Thank you @WaterBaby9 for starting this thread. I also had an alcoholic parent, and was also a people pleaser, chronically so. I’m better now, but still don’t speak my mind if someone upsets me (tend to think it’s not worth it, but it does mean my own needs are unmet, and that can be tiring). Unsurprisingly, I still have quite a bit of anxiety.
Really liked this, from @Dacquoises ”childhood trauma can lead to repeating patterns of allowing abusers in your life, a mixture of very low boundaries and familiarity with this type so you end up fawning over ar**holes rather than filtering them out.” This is so so so true! “Fawning over the aresholes” - I still tend to think I can win even the worst ones over. (And even I could see I was doing this intentionally, through psychological manipulation.) But why? They aren’t worth our time. The woman who was rude to you, well she can fuck off. Say it with me 😁.

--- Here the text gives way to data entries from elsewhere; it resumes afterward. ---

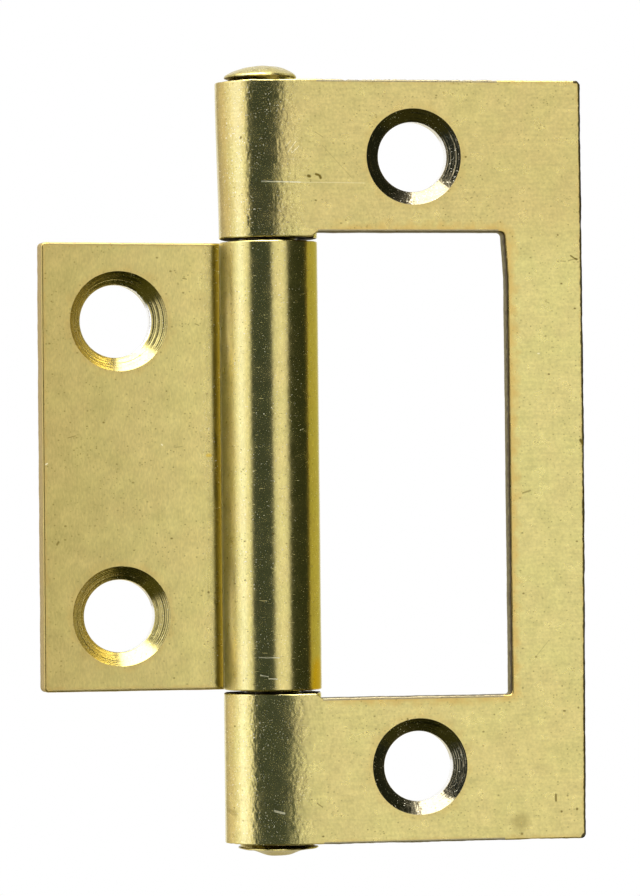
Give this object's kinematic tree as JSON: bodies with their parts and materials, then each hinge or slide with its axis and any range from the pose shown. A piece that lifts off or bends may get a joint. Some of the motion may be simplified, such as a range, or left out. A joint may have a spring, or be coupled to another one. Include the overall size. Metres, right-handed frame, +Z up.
{
  "type": "flush hinge for a louvre door",
  "caption": "Flush hinge: a small leaf turns on a headed pin and folds into the window of a larger, C-shaped leaf. Both leaves have countersunk screw holes and rolled knuckles.",
  "frame": {"origin": "on the pin line, half way up the frame leaf", "axes": "+Z up along the pin, +X from the pin across the frame leaf, -Y the side that the countersinks face"},
  "size_m": [0.0356, 0.0065, 0.052],
  "materials": {
    "frame_leaf": "bright rolled brass, lightly worn, stained at the cut edges",
    "door_leaf": "bright rolled brass, lightly worn, stained at the cut edges",
    "hinge_pin": "drawn brass, its heads burnished by the riveting tool"
  },
  "bodies": {
    "frame_side": {"frame_leaf": "frame_leaf", "hinge_pin": "hinge_pin"},
    "door_side": {"door_leaf": "door_leaf"}
  },
  "joints": [
    {"name": "leaf_swing", "type": "hinge", "parent": "frame_side", "child": "door_side", "pos_m": [0, 0, 0], "axis": [0, 0, 1], "continuous": true}
  ]
}
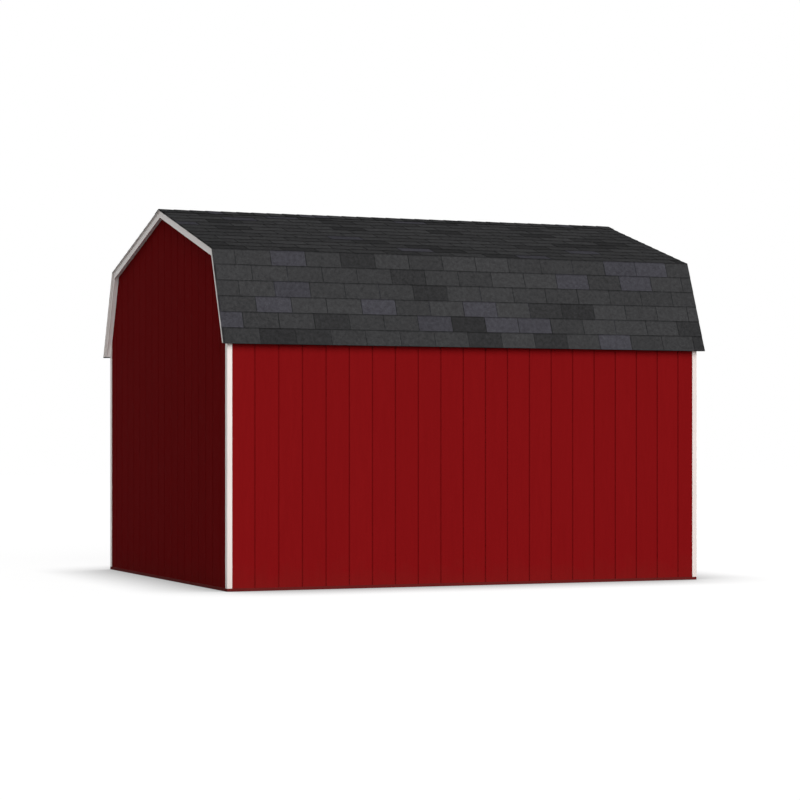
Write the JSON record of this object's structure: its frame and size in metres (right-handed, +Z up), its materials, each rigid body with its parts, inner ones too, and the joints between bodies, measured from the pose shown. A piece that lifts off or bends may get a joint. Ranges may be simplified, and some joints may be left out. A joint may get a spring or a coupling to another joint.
{
  "type": "gambrel-roof storage barn",
  "caption": "Small red wooden barn with a gambrel roof: grooved plank-look siding, white trim and dark roof shingles.",
  "frame": {"origin": "on the ground at the middle of the plan", "axes": "+X along the ridge, -Y is the long wall shown in the picture, +Z up"},
  "size_m": [4.3788, 3.792, 3.2382],
  "materials": {
    "red_siding": "painted barn red, satin",
    "white_trim": "painted off-white, satin",
    "shingles": "mineral-granule asphalt shingle, matt",
    "roof_deck": "oriented strand board, bare",
    "framing_wood": "planed softwood, bare",
    "treated_wood": "dark pressure-treated softwood, bare"
  },
  "bodies": {
    "root": {"back_left_corner_trim": "white_trim", "back_lower_deck": "roof_deck", "back_lower_shingles": "shingles", "back_rail": "treated_wood", "back_right_corner_trim": "white_trim", "back_siding": "red_siding", "back_soffit": "white_trim", "back_upper_deck": "roof_deck", "back_upper_shingles": "shingles", "back_wall_frame": "framing_wood", "front_left_corner_trim": "white_trim", "front_lower_deck": "roof_deck", "front_lower_shingles": "shingles", "front_rail": "treated_wood", "front_right_corner_trim": "white_trim", "front_siding": "red_siding", "front_soffit": "white_trim", "front_upper_deck": "roof_deck", "front_upper_shingles": "shingles", "front_wall_frame": "framing_wood", "left_back_lower_rake_board": "white_trim", "left_back_upper_rake_board": "white_trim", "left_fly_rafter": "white_trim", "left_front_lower_rake_board": "white_trim", "left_front_upper_rake_board": "white_trim", "left_gable_truss": "framing_wood", "left_rail": "treated_wood", "left_siding": "red_siding", "left_wall_frame": "framing_wood", "ridge_cap": "shingles", "right_back_lower_rake_board": "white_trim", "right_back_upper_rake_board": "white_trim", "right_fly_rafter": "white_trim", "right_front_lower_rake_board": "white_trim", "right_front_upper_rake_board": "white_trim", "right_gable_truss": "framing_wood", "right_rail": "treated_wood", "right_siding": "red_siding", "right_wall_frame": "framing_wood", "truss_1": "framing_wood", "truss_2": "framing_wood", "truss_3": "framing_wood", "truss_4": "framing_wood", "truss_5": "framing_wood", "truss_6": "framing_wood"}
  },
  "joints": []
}
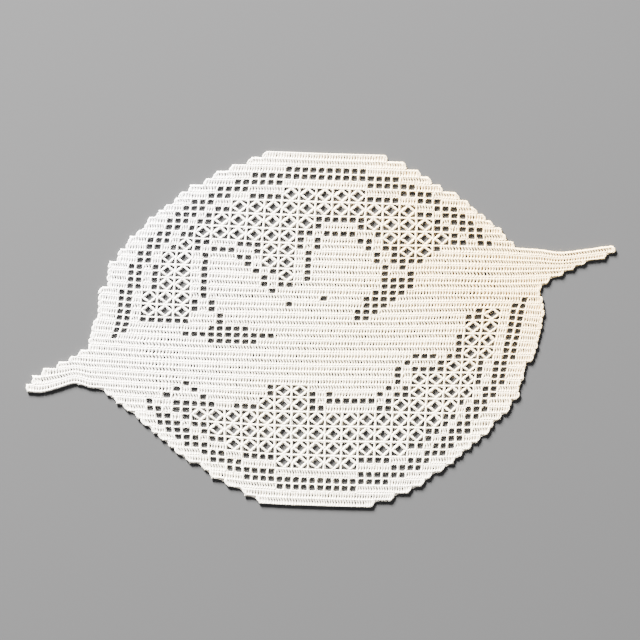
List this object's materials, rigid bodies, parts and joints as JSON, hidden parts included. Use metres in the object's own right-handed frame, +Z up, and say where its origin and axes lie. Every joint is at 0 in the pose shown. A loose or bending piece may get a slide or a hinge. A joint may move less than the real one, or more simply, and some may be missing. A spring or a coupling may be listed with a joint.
{
  "type": "filet crochet doily",
  "caption": "Flat oval doily of cream cotton filet crochet: close rows, open lace net, an openwork ring along the border, a flower with two long leaves and a pointed tail at each end.",
  "frame": {"origin": "middle of the cloth's bounding box, on its underside", "axes": "+X along the length, towards the right-hand tail; +Y across the cloth, towards its first row; +Z up, away from the surface it lies on"},
  "size_m": [0.4724, 0.2848, 0.0015],
  "materials": {
    "cotton": "matt cotton thread"
  },
  "bodies": {
    "root": {"doily": "cotton"}
  },
  "joints": []
}
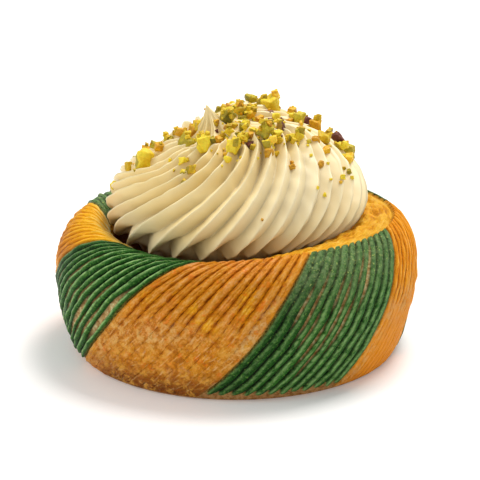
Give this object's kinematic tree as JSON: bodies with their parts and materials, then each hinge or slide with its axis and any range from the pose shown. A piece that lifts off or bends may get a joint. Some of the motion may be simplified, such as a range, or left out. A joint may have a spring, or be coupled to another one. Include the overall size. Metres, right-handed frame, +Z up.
{
  "type": "danish pastry",
  "caption": "Round laminated pastry with slanted green and golden cords, a piped swirl of cream in its hollow and chopped pistachio on top.",
  "frame": {"origin": "the centre of the bun's flat underside, on the surface that it stands on", "axes": "+Z up, -Y towards the front shown in the picture, +X to its right"},
  "size_m": [0.1054, 0.1043, 0.0719],
  "materials": {
    "crust": "baked laminated dough, golden and green, satin with a thin glaze",
    "cream": "smooth piped cream, satin",
    "pistachio": "chopped nut, matt broken faces with purple and brown skins"
  },
  "bodies": {
    "root": {"bun": "crust", "cream": "cream"}
  },
  "joints": []
}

I only learnt this ability to say “enough” in my early 30s (am now 50), when I finally saw how dreadfully my (now ex) boyfriend behaved to me - but it was only when I worked closely with a married couple that I realised how a happily married couple actually behave. Million miles from what I’d seen at home. Yes their relationship included disagreements, but they would be solved, not spiral into an alcoholic rage.
basically, we have been abused as kids, and people pleasing was our coping mechanism, survival, as a pp said. Well, now it’s our time.
Incidentally, my father in law is a chronic people pleaser and I can confirm it’s exhausting to everyone at the receiving end. He’s very Christian so he sees himself as a gentle peace loving soul, very Christ like (like another pp). But others see him as a walk over, a doormat, a mouse, or annoying. We know he’s a good person, and means well, but it’s exhausting the way he genuflects like a second class servant. I just want him to speak up, be more genuine, and also maybe give others a chance to show that they can be kind too (a la the Franklin law above). I’m sure I was very much like this in my 20s. It had been knocked into me as daughter of alcoholic unpredictable narcissistic mother. and yes, we can lay the blame at others’ doors, rather than thinking it was something we had done, and that we need to change!
The poster talking about sex with a people pleaser, oh god, also true. And then I’d get upset if he criticised me, since I wasn’t even meeting my own needs. Onwards and upwards OP and all of us (former or present or recovering :-) people pleasers!